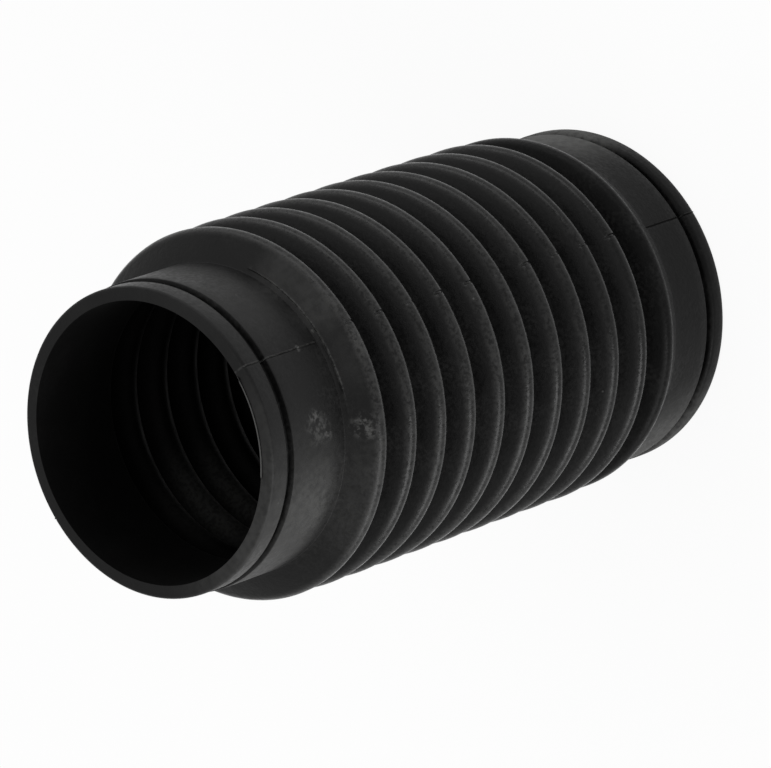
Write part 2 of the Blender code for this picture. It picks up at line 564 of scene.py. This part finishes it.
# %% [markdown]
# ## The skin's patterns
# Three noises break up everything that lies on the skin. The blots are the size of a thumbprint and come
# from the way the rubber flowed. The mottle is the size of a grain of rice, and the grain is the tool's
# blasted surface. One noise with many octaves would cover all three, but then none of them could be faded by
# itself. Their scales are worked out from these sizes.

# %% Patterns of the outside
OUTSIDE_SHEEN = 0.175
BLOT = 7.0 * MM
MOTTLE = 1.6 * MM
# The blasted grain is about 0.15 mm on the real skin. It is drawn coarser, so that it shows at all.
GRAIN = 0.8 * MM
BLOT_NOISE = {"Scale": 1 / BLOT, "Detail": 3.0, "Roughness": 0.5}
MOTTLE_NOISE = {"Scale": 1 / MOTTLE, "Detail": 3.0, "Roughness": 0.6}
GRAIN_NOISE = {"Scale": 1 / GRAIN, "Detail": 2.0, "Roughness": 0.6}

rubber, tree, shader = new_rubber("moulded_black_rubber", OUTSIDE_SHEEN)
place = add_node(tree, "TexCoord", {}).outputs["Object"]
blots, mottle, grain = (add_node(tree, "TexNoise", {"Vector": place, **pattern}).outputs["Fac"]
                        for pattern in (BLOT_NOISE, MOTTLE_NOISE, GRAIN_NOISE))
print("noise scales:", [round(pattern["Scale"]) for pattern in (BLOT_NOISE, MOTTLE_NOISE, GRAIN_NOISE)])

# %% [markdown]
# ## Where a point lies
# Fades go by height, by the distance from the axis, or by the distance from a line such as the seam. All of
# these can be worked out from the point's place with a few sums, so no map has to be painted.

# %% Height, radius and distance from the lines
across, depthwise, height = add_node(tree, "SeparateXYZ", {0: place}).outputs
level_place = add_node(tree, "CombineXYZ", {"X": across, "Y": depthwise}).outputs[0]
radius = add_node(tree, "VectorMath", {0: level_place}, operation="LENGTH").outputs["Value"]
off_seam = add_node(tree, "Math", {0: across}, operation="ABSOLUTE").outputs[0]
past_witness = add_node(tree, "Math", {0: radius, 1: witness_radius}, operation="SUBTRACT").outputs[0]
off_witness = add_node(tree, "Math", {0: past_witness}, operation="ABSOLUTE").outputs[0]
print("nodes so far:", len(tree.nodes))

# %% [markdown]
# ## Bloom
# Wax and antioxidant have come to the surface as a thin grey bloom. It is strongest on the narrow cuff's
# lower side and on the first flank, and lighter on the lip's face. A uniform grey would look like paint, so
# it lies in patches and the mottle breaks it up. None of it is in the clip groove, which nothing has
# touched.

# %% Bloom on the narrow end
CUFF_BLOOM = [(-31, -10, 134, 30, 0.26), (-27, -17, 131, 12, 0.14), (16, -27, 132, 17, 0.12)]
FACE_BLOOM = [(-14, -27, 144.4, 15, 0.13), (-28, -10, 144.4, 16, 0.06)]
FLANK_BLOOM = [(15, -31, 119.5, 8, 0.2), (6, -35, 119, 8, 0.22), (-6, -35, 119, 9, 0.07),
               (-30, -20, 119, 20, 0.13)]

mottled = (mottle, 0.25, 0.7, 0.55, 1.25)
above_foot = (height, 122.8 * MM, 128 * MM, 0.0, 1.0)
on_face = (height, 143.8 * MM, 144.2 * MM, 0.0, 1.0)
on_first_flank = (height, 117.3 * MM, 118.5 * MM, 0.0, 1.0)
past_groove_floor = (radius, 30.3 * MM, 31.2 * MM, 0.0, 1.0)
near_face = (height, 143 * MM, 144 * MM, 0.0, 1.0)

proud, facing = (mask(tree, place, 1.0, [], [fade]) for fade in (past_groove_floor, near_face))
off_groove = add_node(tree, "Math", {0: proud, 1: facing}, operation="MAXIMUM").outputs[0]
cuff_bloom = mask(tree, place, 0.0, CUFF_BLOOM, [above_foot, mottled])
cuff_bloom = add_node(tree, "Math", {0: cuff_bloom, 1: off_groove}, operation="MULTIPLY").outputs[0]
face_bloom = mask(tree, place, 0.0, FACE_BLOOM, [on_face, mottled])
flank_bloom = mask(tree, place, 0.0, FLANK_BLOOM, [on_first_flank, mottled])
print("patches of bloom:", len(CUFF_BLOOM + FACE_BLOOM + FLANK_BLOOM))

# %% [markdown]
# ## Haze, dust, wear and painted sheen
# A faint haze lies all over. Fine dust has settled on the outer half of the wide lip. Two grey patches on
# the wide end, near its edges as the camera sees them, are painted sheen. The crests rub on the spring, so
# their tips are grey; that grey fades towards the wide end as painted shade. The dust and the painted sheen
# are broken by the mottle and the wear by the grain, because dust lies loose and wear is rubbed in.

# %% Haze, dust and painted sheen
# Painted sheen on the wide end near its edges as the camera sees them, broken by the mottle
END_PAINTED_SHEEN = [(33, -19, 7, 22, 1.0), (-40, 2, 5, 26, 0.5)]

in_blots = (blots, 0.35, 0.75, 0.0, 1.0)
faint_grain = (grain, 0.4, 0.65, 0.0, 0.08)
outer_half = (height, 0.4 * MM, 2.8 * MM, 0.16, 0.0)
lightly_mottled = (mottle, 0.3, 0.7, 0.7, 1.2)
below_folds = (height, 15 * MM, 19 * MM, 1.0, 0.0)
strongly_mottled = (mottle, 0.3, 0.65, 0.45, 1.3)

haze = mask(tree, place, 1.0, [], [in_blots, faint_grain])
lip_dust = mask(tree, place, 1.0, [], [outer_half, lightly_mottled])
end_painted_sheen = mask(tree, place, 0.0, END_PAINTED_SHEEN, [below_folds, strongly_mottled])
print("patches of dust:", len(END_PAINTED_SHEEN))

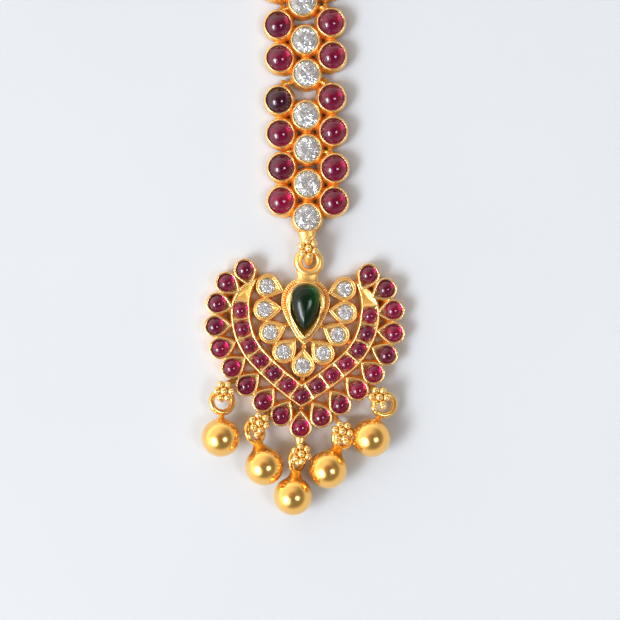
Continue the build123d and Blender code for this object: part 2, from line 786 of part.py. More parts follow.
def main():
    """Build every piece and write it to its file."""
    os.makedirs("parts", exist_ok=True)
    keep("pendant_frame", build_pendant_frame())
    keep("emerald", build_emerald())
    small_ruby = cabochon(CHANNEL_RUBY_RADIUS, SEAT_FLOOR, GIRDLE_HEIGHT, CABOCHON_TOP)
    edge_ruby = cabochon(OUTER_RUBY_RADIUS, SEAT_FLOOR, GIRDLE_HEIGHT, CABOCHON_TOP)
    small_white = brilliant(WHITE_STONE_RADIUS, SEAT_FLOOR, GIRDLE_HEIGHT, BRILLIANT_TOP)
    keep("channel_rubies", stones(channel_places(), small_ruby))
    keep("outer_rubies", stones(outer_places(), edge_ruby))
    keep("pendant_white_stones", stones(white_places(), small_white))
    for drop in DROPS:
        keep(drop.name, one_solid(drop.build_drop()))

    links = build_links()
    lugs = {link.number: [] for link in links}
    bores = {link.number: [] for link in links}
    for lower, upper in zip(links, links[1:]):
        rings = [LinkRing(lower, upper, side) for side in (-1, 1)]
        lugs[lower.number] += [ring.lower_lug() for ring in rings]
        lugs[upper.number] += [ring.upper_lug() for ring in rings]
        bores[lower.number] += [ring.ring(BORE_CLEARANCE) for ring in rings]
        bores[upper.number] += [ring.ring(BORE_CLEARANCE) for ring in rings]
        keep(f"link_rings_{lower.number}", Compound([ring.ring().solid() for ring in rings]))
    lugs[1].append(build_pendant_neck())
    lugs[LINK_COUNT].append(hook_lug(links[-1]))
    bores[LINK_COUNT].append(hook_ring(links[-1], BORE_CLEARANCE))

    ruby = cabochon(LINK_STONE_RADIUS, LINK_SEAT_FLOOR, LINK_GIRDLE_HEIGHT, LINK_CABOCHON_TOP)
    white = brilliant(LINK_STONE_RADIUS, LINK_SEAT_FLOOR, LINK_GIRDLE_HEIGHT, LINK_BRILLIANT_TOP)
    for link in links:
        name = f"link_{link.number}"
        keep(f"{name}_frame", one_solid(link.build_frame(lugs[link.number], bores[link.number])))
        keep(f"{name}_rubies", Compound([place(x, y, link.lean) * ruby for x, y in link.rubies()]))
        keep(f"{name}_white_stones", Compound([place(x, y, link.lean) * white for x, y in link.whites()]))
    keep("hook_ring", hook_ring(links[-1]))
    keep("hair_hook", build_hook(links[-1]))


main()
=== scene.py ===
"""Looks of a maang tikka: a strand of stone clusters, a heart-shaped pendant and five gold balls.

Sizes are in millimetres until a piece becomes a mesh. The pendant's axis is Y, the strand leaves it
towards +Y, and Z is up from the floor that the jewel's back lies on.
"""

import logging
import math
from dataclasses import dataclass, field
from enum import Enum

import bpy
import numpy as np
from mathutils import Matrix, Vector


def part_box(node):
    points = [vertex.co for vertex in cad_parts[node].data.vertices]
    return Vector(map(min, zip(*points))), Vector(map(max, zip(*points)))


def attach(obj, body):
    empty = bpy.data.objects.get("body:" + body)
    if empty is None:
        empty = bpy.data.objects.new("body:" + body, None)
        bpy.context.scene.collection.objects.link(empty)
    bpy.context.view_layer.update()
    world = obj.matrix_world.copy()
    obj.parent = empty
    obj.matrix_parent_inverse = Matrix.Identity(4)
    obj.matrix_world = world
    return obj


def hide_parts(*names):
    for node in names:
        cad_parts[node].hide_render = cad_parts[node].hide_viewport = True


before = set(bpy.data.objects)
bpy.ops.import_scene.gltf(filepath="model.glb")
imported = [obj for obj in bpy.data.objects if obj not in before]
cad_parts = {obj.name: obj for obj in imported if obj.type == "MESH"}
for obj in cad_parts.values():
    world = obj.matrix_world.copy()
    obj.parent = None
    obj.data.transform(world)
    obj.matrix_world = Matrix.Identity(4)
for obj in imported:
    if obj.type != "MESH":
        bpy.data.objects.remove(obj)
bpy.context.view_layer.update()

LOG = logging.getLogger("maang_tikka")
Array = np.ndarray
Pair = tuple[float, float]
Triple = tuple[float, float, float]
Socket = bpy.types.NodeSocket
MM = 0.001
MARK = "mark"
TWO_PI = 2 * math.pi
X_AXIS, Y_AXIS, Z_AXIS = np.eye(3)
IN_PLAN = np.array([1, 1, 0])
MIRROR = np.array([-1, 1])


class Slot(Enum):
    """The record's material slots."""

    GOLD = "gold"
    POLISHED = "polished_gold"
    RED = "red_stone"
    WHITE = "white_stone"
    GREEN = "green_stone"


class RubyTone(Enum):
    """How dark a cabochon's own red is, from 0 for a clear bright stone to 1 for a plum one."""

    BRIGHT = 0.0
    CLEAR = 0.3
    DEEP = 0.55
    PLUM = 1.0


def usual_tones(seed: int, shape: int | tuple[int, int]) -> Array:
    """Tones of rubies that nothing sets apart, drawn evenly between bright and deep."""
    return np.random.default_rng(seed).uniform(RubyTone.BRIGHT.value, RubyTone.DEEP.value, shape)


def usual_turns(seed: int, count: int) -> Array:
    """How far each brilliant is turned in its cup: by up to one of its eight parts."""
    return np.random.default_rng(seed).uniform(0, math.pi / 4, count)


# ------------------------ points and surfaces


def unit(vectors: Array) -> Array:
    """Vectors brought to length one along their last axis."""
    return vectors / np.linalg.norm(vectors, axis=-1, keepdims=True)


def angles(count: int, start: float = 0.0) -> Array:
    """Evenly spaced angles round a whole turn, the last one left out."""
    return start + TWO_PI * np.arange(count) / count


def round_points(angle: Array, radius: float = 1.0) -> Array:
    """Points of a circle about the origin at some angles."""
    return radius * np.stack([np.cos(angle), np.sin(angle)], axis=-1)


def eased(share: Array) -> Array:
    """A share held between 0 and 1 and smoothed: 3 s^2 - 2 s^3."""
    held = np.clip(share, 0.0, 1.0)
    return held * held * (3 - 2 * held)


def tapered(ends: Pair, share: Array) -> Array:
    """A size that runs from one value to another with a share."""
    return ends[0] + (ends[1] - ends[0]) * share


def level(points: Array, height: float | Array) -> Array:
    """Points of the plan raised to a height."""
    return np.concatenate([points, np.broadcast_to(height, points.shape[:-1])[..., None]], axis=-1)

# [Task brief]
Your task is to retype the entries verbatim, starting with the line that holds "LINK_SEAT_FLOOR, LINK_GIRDLE_HEIGHT, LINK_CABOCHON_TOP)" and stopping after the line that holds "obj.data.transform(world)".

# [Complete output]
    ruby = cabochon(LINK_STONE_RADIUS, LINK_SEAT_FLOOR, LINK_GIRDLE_HEIGHT, LINK_CABOCHON_TOP)
    white = brilliant(LINK_STONE_RADIUS, LINK_SEAT_FLOOR, LINK_GIRDLE_HEIGHT, LINK_BRILLIANT_TOP)
    for link in links:
        name = f"link_{link.number}"
        keep(f"{name}_frame", one_solid(link.build_frame(lugs[link.number], bores[link.number])))
        keep(f"{name}_rubies", Compound([place(x, y, link.lean) * ruby for x, y in link.rubies()]))
        keep(f"{name}_white_stones", Compound([place(x, y, link.lean) * white for x, y in link.whites()]))
    keep("hook_ring", hook_ring(links[-1]))
    keep("hair_hook", build_hook(links[-1]))


main()
=== scene.py ===
"""Looks of a maang tikka: a strand of stone clusters, a heart-shaped pendant and five gold balls.

Sizes are in millimetres until a piece becomes a mesh. The pendant's axis is Y, the strand leaves it
towards +Y, and Z is up from the floor that the jewel's back lies on.
"""

import logging
import math
from dataclasses import dataclass, field
from enum import Enum

import bpy
import numpy as np
from mathutils import Matrix, Vector


def part_box(node):
    points = [vertex.co for vertex in cad_parts[node].data.vertices]
    return Vector(map(min, zip(*points))), Vector(map(max, zip(*points)))


def attach(obj, body):
    empty = bpy.data.objects.get("body:" + body)
    if empty is None:
        empty = bpy.data.objects.new("body:" + body, None)
        bpy.context.scene.collection.objects.link(empty)
    bpy.context.view_layer.update()
    world = obj.matrix_world.copy()
    obj.parent = empty
    obj.matrix_parent_inverse = Matrix.Identity(4)
    obj.matrix_world = world
    return obj


def hide_parts(*names):
    for node in names:
        cad_parts[node].hide_render = cad_parts[node].hide_viewport = True


before = set(bpy.data.objects)
bpy.ops.import_scene.gltf(filepath="model.glb")
imported = [obj for obj in bpy.data.objects if obj not in before]
cad_parts = {obj.name: obj for obj in imported if obj.type == "MESH"}
for obj in cad_parts.values():
    world = obj.matrix_world.copy()
    obj.parent = None
    obj.data.transform(world)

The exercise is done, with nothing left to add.